Аннегрета сверху смотрела на него, чувствовала маленькое теплое тельце, которое ей доверяло. Это был ни с чем не сравнимый покой, тяжелый золотой мед разлился по всему телу. Она забыла обо всем, забыла, что ходила к старшей сестре отделения экстренной хирургии, которую немного знала, справиться об Отто Коне. Забыла, что та провела ее по коридору в особое помещение, рассказывая при этом о трудном пациенте. Такой неухоженный. Дурно пахнет. Забыла, как старшая сестра открыла дверь в помещение без окон с крестом на стене. Там на носилках лежало покрытое белой простыней тело. Сломанное ребро проникло в легкое, объяснила сестра. Он не дышал уже, когда санитары грузили его на носилки. Аннегрета смотрела на Михаэля, который с блаженным видом пил из бутылочки, забыв, что сестра спросила ее: «Ты его знала?» Она забыла, как, подойдя к носилкам, увидела возле укрытых ног скудные пожитки. Потертый бумажник, откуда торчало несколько новеньких банкнот, расплющенные карманные часы, стрелки которых остановились на без десяти час, и две старые фотографии.

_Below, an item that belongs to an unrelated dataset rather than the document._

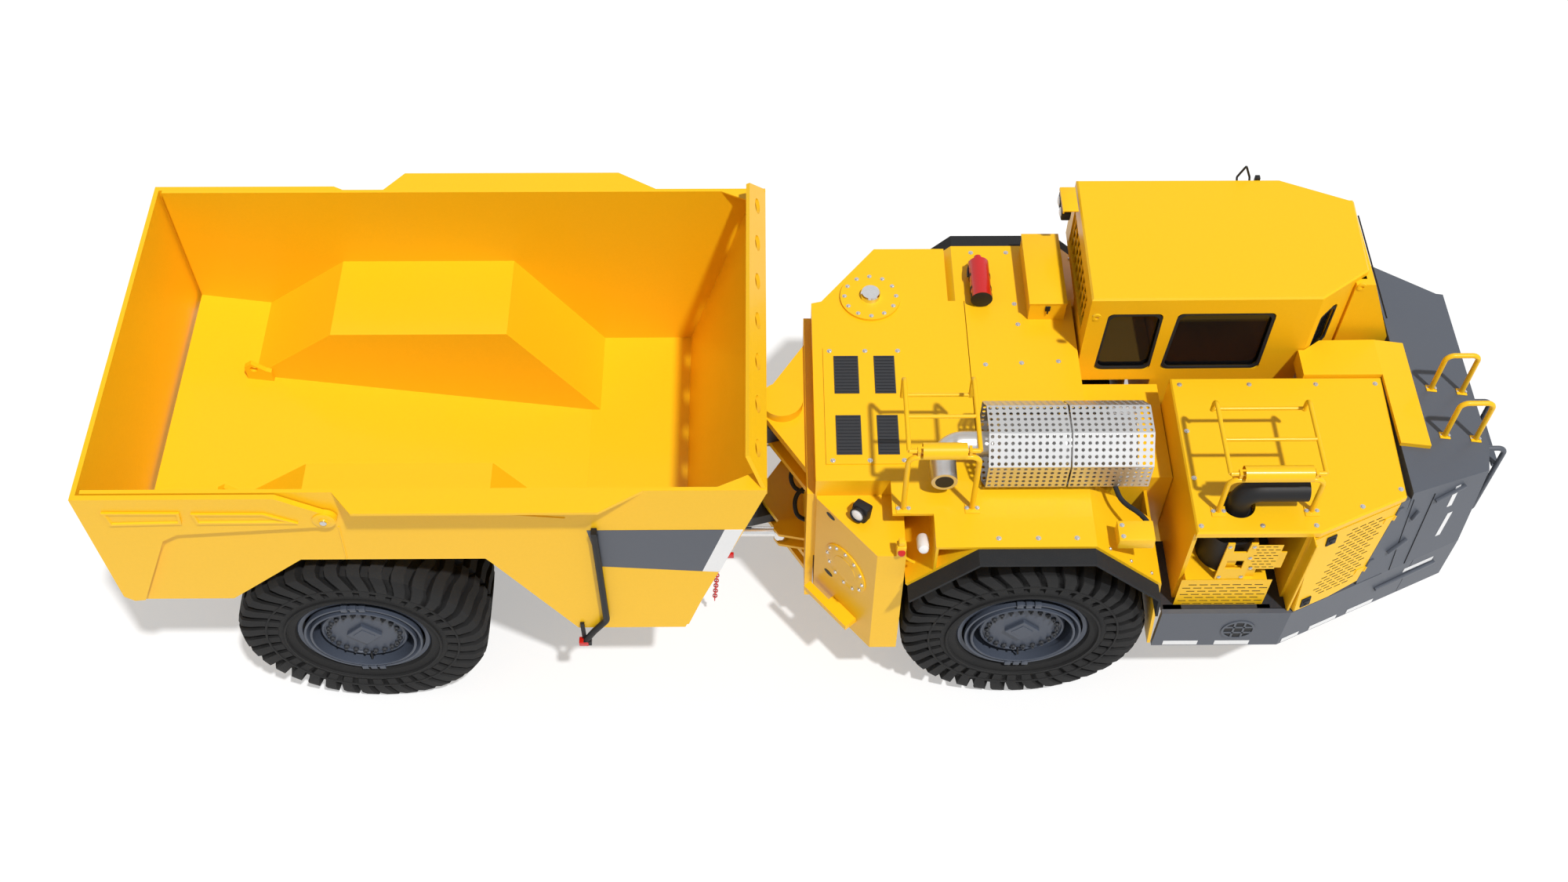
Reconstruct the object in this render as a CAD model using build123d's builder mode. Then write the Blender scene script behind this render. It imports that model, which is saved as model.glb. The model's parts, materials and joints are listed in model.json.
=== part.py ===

О том, что свидетель умер от последствий несчастного случая, Давид, собираясь уходить, узнал поздно вечером от зампрокурора. Они стояли в дверях кабинета и молча смотрели друг на друга. Радость от ареста аптекаря окрасилась горьковатым привкусом. Светловолосый попросил Давида взять на себя все формальности. В Будапеште у Кона не было никого, кто мог бы оплатить транспортировку тела. Значит, придется запрашивать департамент по погребению неимущих. Давид пообещал все устроить. Светловолосый смотрел, как стажер медленно идет по коридору и исчезает за стеклянной дверью. Он ничего не мог с собой поделать: он привязался к этому молодому человеку.

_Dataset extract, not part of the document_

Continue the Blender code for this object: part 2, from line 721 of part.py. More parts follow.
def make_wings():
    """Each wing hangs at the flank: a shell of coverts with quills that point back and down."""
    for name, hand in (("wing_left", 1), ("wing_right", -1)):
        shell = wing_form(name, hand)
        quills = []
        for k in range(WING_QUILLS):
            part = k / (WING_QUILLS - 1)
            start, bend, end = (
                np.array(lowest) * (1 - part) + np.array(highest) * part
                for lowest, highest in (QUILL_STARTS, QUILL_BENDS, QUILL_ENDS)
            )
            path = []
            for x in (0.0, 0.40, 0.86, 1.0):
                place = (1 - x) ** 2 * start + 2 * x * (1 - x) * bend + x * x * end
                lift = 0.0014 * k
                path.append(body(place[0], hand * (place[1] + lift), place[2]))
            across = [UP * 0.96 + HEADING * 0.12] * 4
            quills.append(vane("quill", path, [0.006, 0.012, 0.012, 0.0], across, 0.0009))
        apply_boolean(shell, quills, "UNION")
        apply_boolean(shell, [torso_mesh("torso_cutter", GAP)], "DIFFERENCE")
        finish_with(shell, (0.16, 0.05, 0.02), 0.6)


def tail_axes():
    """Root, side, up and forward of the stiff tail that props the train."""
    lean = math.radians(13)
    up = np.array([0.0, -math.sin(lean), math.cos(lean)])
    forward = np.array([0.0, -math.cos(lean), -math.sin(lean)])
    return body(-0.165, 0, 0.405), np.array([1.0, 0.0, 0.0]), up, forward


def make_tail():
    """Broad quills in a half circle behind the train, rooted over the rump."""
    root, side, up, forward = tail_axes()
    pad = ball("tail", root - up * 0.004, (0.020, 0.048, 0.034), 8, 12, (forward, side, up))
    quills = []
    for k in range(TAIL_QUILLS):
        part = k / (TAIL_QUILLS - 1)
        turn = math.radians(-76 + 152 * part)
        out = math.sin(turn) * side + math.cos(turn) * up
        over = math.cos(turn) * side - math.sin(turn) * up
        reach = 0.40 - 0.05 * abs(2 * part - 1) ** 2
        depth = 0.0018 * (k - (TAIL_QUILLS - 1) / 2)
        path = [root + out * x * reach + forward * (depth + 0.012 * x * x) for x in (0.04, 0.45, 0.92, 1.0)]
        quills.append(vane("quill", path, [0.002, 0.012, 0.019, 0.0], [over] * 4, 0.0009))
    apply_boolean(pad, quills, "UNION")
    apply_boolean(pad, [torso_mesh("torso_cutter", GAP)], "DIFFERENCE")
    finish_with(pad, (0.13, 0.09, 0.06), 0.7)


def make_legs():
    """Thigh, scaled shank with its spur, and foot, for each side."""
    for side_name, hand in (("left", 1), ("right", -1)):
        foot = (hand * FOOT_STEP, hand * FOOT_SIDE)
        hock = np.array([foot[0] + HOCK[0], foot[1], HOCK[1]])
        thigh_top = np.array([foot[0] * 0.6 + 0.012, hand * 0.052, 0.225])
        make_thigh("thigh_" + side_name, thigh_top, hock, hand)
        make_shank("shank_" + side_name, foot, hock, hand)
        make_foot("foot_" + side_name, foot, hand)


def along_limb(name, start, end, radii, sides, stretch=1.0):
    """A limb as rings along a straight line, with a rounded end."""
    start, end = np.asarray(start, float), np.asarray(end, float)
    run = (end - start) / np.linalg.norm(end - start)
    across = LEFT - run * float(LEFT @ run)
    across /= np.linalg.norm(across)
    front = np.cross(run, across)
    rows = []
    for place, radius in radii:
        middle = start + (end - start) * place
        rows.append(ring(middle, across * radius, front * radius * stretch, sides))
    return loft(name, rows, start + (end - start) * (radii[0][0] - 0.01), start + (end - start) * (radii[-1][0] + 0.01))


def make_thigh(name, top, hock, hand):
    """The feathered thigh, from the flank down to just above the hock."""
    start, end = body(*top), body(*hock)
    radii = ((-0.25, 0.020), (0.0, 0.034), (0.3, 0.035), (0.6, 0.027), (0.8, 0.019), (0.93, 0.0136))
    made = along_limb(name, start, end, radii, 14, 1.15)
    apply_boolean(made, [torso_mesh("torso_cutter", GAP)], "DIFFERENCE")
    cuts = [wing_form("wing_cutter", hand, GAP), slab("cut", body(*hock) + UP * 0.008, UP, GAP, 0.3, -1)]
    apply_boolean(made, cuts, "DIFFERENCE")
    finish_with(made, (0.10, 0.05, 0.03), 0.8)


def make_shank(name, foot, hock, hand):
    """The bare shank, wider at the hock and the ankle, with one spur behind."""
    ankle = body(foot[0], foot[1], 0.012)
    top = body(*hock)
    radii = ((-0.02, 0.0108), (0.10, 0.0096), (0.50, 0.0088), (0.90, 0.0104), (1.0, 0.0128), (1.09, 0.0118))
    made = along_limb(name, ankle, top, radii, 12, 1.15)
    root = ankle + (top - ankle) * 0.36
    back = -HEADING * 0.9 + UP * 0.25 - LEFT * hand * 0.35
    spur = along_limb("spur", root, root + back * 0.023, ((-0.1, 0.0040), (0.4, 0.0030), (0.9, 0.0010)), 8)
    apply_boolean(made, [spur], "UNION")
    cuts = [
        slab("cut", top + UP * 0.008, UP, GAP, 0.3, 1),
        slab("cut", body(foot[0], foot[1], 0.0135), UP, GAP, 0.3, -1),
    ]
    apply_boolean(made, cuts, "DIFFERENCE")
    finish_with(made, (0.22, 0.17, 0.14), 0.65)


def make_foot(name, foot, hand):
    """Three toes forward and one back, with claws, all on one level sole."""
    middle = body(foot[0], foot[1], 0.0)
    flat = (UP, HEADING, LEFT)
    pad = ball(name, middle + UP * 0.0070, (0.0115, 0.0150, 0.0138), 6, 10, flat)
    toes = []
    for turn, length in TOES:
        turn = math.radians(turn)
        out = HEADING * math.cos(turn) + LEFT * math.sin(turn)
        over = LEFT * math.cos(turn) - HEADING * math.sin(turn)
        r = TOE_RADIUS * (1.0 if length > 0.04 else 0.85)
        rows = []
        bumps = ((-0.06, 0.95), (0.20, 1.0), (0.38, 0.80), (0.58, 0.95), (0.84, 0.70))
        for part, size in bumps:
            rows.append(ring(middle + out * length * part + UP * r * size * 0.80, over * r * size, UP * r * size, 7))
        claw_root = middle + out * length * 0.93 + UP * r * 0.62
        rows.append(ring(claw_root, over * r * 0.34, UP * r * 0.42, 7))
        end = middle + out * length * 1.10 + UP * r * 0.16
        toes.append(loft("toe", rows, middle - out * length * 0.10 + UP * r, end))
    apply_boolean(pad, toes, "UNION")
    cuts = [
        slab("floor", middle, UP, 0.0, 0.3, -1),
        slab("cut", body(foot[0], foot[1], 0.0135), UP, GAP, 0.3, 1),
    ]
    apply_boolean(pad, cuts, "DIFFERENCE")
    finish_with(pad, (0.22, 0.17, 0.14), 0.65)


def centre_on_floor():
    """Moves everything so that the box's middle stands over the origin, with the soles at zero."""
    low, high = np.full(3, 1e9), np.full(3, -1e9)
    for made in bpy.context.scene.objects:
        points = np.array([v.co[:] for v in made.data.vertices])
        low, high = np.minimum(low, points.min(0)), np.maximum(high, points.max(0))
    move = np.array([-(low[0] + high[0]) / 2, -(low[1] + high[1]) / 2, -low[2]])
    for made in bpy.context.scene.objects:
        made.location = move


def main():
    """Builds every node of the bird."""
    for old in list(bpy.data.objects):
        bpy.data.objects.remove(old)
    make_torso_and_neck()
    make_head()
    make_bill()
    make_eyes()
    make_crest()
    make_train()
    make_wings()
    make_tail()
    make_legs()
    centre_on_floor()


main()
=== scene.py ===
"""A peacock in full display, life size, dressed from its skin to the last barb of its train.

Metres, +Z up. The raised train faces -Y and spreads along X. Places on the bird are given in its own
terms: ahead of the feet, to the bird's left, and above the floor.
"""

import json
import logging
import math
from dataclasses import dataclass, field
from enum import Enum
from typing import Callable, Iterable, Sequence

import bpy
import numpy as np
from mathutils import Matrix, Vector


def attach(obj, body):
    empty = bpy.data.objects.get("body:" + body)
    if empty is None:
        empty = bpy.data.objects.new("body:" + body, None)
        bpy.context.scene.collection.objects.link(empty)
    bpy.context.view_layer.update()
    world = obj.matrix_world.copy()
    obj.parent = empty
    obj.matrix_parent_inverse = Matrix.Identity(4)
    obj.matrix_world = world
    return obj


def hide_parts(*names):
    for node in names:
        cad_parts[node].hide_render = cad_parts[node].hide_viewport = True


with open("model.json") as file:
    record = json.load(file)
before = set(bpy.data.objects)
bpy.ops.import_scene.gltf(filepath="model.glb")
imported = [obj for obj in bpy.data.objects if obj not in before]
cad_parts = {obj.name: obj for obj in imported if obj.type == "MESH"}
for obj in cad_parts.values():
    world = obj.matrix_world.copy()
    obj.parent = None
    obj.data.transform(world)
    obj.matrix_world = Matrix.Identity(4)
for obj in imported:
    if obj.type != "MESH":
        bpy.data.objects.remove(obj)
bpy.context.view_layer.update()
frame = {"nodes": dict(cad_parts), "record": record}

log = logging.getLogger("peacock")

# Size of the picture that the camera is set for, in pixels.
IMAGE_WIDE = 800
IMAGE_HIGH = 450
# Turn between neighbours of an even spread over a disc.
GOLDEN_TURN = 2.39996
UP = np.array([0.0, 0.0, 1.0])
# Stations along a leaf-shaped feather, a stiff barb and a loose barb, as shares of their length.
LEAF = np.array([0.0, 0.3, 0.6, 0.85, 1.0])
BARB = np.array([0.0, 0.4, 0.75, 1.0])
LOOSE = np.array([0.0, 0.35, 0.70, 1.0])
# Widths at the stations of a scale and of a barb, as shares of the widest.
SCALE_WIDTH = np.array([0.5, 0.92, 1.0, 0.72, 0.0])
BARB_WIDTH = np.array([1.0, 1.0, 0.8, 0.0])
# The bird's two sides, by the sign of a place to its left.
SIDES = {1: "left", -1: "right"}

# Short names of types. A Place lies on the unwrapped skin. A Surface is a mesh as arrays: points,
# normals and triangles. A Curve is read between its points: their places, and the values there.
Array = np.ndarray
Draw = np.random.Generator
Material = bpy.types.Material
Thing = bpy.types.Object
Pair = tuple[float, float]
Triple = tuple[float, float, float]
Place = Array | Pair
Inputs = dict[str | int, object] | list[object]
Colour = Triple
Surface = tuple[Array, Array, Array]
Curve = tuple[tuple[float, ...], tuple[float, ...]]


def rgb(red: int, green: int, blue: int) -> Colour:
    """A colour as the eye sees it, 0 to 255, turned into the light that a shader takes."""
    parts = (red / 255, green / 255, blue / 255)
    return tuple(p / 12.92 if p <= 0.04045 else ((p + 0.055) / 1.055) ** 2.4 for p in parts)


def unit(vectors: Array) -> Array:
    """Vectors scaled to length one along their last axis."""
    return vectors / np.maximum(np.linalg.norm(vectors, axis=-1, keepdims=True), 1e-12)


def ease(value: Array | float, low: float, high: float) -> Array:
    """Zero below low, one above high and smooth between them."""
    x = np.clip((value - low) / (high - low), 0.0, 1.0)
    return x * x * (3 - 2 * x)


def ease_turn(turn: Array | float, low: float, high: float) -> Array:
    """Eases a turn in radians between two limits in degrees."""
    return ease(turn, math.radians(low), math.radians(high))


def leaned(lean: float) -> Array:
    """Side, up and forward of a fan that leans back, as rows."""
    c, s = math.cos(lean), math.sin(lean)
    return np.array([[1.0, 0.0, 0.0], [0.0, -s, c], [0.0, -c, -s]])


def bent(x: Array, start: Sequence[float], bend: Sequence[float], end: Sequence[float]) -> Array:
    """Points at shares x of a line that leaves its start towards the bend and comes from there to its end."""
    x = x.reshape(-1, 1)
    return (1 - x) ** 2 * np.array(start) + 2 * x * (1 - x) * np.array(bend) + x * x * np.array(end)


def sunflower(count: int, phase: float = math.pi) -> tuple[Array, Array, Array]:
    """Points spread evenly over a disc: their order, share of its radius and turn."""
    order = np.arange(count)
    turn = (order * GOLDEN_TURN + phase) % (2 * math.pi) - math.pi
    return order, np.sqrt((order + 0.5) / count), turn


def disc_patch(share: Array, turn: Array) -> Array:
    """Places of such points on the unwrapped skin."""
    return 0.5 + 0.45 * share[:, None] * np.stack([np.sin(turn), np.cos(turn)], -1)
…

Давид вышел из здания прокуратуры, его омыл влажный вечерний воздух. Ноги вдруг стали страшно тяжелыми. Кон, скорее всего, умер, как раз когда они с фройляйн Брунс стояли возле него на коленях. А его душа тем временем отлетела и поднималась в небо. Или провалилась в канализацию. В зависимости от того, какие у кого представления о вечности. Давид устал, но в пансион ему не хотелось. Он повернул налево, к Сисси. Ее смена «У Сюзи» начиналась в десять, значит, у них больше часа.
После первой встречи Давид больше не ходил в это заведение, пробовал другие. И других дам. Но не так давно в холодном, тесном овощном магазинчике он покупал три апельсина, так как был простужен, а у него застряли в голове наставления матери о витаминах. Пока тепло закутанная продавщица в шерстяных перчатках без пальцев осторожно, будто это сырые яйца, укладывала фрукты в бумажный пакет, в магазин зашла худая и несколько грустная женщина. Она медленно сняла перчатки и стала отбирать картофель из ящика, внимательно осматривая каждую картофелину. Ногти у нее были покрыты ярко-красным лаком, не сочетавшимся с бесцветным обликом.
– Да они мерзлые!
– Послушайте, я торгую первоклассным товаром!

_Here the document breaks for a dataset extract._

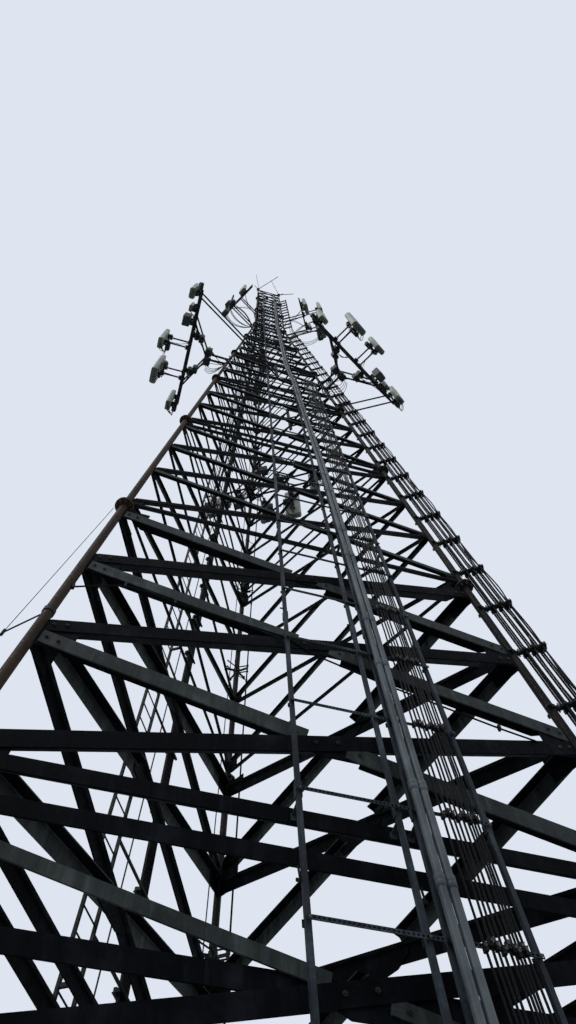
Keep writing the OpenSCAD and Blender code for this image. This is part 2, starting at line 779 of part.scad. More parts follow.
module beacon_lamps() {
    color("firebrick") on_axis() {
        for (i = [1, 2]) translate(head(i, top_post_h))
            cylinder(r = lamp_r[0], h = lamp_h[0], $fn = 32);
        translate([0, 0, tower_h + spider_z - strut_r + hub_h()])
            cylinder(r = lamp_r[1], h = lamp_h[1], $fn = 32);
        for (i = [1, 2])
            translate(stub_end(i) + turned(legs[i], [stub.y / 2, 0, 0]) - [0, 0, stub.y / 2])
                cylinder(r = stub.y / 2, h = stub.y, $fn = 32);
    }
}

base_plates();
leg_section(0);  // leg_section_1
leg_section(1);  // leg_section_2
leg_section(2);  // leg_section_3
leg_section(3);  // leg_section_4
leg_section(4);  // leg_section_5
leg_section(5);  // leg_section_6
leg_section(6);  // leg_section_7
leg_section(7);  // leg_section_8
leg_section(8);  // leg_section_9
leg_section(9);  // leg_section_10
side_bracing(0, 0, 2);  // front_bracing_lower
side_bracing(0, 3, 6);  // front_bracing_middle
side_bracing(0, 7, 9);  // front_bracing_top
side_bracing(240, 0, 2);  // left_bracing_lower
side_bracing(240, 3, 6);  // left_bracing_middle
side_bracing(240, 7, 9);  // left_bracing_top
side_bracing(120, 0, 2);  // right_bracing_lower
side_bracing(120, 3, 6);  // right_bracing_middle
side_bracing(120, 7, 9);  // right_bracing_top
front_cable_ladder();
front_conduits();
front_coax_cables();
right_leg_cable_brackets();
right_leg_coax_cables();
left_climbing_ladder();
left_coax_cables();
back_leg_safety_cable();
lower_frame(1);  // lower_frame_left
lower_frame(2);  // lower_frame_right
lower_frame(0);  // lower_frame_back
lower_antennas(1);  // lower_antennas_left
lower_antennas(2);  // lower_antennas_right
lower_antennas(0);  // lower_antennas_back
lower_radio_units();
middle_frames();
middle_antennas();
upper_frames();
upper_antennas();
top_booms();
lightning_rod();
beacon_lamps();
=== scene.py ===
import json
import math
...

Женщина показалась Давиду странно знакомой. Расплачиваясь, он вспоминал, где ее видел. В доме культуры? В прокуратуре? Она не похожа на пожилых письмоводительниц. Или это уборщица? Женщина заметила его взгляд, повернулась к нему и приветливо поздоровалась. И тут он уловил слабый сладковатый запах. Сисси, с которой он спал. В которую он входил, в которую излил семя. Давид покраснел под цвет своих волос. Сисси улыбнулась, и на лице у нее образовалось множество мелких морщинок, которые он не заметил в темной комнате борделя.
Как школьник, который хочет чуть подзаработать, он помог Сисси донести картошку до дома и с тех пор частенько к ней заходил. В маленькой квартирке, выходящей на задний двор, где она жила с четырнадцатилетним сыном – «производственная травма», как выразилась новая знакомая, – они сидели за кухонным столом, курили и беседовали. Иногда включали новый телевизор, которым Сисси очень гордилась. Они были как две собаки, которые понравились друг другу и улеглись рядом. Спать они больше не спали. После того как Давид увидел настоящую жизнь Сисси, она ему больше не подходила. О процессе она знать ничего не хотела. В войну ей пришлось туго. И после войны, когда русские вошли в Баулиц, где они с мужем держали маленькое хозяйство. На окраине.